→ **Stated task**: Please quote exactly the lines below from the line containing "Write part 2" to the line containing "return places", both lines included, and nothing else.

Entries taken from a collection
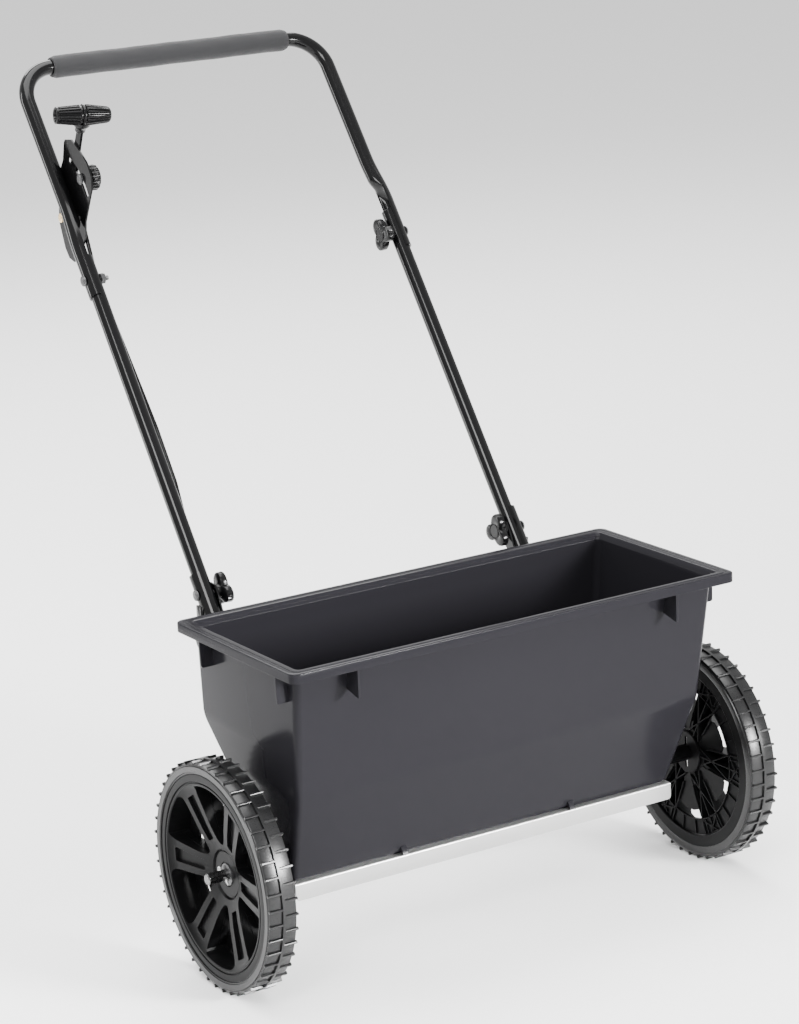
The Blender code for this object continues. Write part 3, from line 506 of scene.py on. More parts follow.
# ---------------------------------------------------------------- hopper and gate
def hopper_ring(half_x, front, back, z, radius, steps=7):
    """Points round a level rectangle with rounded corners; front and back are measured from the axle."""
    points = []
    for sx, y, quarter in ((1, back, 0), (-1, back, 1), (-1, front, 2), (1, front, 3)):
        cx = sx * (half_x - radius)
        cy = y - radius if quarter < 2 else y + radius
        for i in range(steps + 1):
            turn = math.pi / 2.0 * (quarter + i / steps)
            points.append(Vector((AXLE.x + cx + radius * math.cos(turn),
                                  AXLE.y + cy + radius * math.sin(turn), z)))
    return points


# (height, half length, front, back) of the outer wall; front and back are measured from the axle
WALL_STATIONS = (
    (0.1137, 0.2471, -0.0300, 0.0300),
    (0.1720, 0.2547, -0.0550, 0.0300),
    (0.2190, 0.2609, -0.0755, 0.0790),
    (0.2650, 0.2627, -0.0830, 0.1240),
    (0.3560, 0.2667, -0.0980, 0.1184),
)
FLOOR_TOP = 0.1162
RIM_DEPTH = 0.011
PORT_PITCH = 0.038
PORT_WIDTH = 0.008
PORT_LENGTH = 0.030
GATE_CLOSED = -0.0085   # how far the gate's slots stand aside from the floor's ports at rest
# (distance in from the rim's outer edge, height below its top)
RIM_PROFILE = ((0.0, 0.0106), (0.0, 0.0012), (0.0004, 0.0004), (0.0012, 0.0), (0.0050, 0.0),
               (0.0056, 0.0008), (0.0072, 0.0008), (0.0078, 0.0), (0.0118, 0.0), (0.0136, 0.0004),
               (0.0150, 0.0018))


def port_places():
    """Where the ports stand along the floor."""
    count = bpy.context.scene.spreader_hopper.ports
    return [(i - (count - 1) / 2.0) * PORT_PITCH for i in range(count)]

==

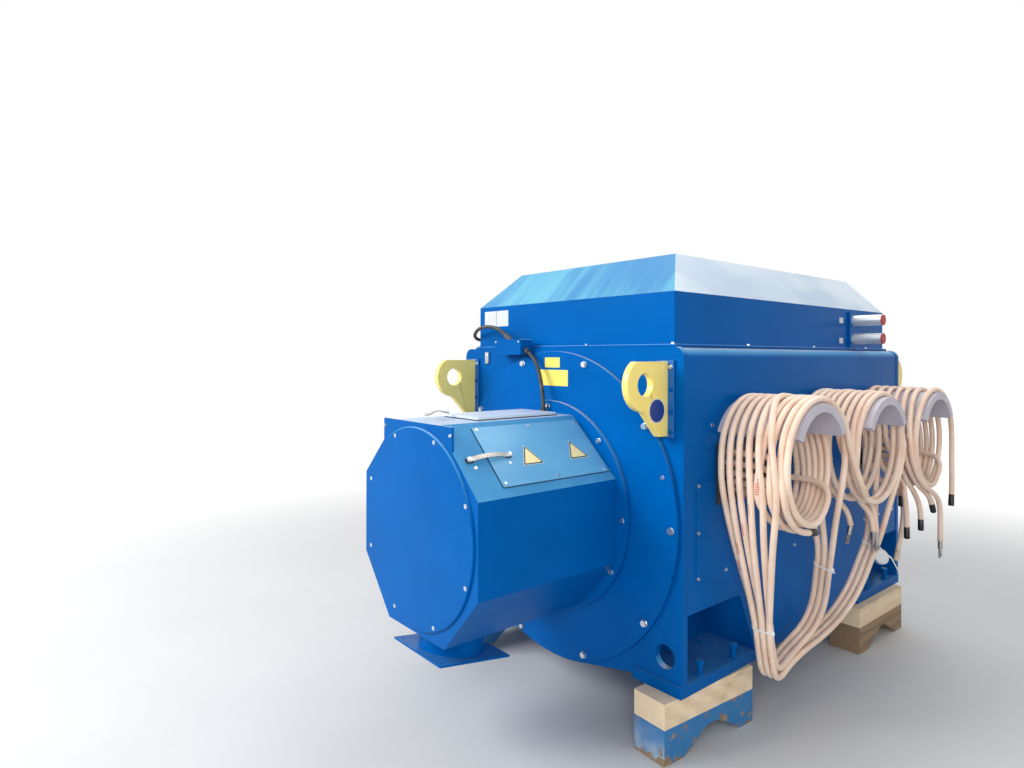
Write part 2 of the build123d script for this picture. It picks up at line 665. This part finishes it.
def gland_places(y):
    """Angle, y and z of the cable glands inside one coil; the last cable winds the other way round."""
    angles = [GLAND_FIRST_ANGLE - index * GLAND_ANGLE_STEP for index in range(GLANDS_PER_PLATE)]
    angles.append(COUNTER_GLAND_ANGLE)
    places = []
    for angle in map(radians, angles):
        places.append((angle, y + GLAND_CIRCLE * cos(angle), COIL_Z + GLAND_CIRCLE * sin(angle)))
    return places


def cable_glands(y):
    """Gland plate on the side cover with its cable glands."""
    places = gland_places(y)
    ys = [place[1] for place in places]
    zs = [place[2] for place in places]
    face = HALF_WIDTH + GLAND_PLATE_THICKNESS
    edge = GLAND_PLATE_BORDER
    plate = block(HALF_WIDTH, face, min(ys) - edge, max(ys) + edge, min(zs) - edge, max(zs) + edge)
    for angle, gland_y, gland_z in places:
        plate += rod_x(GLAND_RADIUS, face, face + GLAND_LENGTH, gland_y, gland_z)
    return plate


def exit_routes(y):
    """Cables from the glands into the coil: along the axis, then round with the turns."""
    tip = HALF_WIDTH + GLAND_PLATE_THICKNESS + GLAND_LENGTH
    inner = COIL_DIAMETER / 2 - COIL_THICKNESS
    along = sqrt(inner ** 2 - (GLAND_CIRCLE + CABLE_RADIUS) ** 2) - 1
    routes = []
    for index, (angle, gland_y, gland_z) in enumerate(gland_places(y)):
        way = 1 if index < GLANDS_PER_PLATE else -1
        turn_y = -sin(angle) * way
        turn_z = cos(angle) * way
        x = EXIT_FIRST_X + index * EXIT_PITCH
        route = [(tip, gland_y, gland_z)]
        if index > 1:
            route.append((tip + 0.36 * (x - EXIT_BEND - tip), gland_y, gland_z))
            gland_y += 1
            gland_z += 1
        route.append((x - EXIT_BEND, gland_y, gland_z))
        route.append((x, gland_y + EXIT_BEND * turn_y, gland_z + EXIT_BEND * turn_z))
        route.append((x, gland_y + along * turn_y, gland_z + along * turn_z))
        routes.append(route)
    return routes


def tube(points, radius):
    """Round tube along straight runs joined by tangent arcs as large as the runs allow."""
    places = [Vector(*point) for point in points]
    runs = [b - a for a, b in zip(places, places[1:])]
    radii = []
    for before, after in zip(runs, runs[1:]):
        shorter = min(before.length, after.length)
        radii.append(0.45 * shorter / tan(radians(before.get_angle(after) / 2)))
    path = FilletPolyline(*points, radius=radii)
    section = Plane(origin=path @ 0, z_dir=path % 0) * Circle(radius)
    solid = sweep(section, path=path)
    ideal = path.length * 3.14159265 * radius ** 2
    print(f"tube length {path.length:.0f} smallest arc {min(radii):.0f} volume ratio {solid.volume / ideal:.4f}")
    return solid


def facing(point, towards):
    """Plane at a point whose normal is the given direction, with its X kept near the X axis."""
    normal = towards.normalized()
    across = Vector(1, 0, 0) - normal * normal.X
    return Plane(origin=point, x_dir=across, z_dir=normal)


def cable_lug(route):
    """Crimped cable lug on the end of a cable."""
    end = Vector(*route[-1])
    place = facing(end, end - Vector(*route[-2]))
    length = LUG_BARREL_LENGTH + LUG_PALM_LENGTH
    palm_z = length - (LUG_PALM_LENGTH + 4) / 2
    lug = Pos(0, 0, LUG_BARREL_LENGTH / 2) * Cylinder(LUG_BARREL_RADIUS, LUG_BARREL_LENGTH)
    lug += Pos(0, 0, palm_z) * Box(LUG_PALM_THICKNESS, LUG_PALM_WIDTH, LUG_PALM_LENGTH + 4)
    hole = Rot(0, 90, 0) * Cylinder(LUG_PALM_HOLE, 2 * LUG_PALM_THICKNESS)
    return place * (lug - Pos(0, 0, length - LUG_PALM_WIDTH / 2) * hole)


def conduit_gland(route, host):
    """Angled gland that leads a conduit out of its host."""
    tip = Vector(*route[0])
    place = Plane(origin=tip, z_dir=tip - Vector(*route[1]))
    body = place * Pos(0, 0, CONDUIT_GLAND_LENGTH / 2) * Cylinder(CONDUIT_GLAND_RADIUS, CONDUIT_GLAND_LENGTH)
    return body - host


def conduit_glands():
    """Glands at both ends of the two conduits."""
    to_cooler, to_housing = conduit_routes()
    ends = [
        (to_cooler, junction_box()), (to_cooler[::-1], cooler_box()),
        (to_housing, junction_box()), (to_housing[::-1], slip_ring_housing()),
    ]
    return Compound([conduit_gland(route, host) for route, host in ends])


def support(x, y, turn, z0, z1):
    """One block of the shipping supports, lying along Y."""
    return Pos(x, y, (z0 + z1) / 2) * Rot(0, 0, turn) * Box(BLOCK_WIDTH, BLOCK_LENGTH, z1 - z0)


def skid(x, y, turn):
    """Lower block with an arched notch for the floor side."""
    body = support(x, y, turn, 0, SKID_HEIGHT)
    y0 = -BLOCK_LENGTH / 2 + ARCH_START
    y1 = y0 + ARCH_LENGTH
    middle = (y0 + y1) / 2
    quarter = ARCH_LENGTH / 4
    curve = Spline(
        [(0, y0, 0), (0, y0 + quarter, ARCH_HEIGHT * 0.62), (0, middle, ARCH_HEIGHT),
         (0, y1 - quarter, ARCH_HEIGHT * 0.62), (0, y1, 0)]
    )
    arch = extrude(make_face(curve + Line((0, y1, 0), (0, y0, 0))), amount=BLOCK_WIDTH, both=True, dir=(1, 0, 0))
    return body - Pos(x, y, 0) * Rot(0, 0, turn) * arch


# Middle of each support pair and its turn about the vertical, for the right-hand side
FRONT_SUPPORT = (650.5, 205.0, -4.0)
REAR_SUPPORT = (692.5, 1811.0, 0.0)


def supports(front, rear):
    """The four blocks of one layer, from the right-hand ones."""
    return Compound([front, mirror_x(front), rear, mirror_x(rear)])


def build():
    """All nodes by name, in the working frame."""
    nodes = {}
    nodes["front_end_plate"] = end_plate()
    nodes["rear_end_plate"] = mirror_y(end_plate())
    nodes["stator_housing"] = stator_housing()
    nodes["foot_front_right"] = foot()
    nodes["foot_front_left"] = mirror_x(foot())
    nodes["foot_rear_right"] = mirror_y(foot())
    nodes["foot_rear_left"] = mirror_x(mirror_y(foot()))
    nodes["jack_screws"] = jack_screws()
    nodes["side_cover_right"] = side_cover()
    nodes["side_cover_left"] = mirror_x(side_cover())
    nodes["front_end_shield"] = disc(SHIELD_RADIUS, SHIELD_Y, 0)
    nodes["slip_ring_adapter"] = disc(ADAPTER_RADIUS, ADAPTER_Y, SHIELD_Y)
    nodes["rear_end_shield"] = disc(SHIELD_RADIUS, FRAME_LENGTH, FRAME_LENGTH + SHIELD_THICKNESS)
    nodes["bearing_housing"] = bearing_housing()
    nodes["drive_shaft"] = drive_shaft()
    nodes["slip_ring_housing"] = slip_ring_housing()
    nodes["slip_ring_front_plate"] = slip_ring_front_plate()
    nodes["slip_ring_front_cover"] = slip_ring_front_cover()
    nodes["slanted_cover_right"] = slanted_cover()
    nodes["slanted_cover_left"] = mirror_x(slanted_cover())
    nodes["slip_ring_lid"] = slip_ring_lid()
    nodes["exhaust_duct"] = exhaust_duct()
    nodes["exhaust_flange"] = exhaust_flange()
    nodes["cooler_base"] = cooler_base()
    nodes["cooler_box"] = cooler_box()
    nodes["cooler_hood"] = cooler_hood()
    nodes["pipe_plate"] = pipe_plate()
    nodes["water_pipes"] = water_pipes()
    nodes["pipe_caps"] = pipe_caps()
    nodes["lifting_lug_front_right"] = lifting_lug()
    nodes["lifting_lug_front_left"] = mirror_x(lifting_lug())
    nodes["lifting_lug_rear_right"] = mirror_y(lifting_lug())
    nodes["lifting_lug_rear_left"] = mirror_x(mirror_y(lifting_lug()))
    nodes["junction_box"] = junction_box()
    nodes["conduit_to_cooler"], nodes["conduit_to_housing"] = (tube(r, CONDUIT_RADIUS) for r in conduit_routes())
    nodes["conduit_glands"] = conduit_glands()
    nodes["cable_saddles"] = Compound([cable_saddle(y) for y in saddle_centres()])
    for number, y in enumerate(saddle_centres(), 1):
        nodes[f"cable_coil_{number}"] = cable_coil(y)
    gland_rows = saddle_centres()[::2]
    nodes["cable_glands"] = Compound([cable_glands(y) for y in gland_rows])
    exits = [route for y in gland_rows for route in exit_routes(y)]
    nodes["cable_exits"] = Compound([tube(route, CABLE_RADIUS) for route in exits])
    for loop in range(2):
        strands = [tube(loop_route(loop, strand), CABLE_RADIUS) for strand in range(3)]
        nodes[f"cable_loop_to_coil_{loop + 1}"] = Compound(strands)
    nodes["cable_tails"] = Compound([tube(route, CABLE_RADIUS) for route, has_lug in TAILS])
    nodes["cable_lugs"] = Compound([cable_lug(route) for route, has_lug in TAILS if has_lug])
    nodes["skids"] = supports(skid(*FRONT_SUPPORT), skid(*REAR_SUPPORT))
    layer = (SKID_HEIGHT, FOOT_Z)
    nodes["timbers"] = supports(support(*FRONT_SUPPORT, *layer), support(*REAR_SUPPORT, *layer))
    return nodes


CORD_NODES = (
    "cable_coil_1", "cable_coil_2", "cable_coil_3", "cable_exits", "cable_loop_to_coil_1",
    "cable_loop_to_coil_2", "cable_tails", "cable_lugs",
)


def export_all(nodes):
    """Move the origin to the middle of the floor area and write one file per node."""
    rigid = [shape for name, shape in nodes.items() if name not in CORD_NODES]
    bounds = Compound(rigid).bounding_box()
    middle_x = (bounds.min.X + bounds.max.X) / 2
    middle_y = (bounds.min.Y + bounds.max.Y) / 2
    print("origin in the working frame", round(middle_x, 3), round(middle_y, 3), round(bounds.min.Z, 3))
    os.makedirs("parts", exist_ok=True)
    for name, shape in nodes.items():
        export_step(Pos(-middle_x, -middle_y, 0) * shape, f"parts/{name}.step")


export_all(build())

→ **Solution to this exercise**:
Write part 2 of the build123d script for this picture. It picks up at line 665. This part finishes it.
def gland_places(y):
    """Angle, y and z of the cable glands inside one coil; the last cable winds the other way round."""
    angles = [GLAND_FIRST_ANGLE - index * GLAND_ANGLE_STEP for index in range(GLANDS_PER_PLATE)]
    angles.append(COUNTER_GLAND_ANGLE)
    places = []
    for angle in map(radians, angles):
        places.append((angle, y + GLAND_CIRCLE * cos(angle), COIL_Z + GLAND_CIRCLE * sin(angle)))
    return places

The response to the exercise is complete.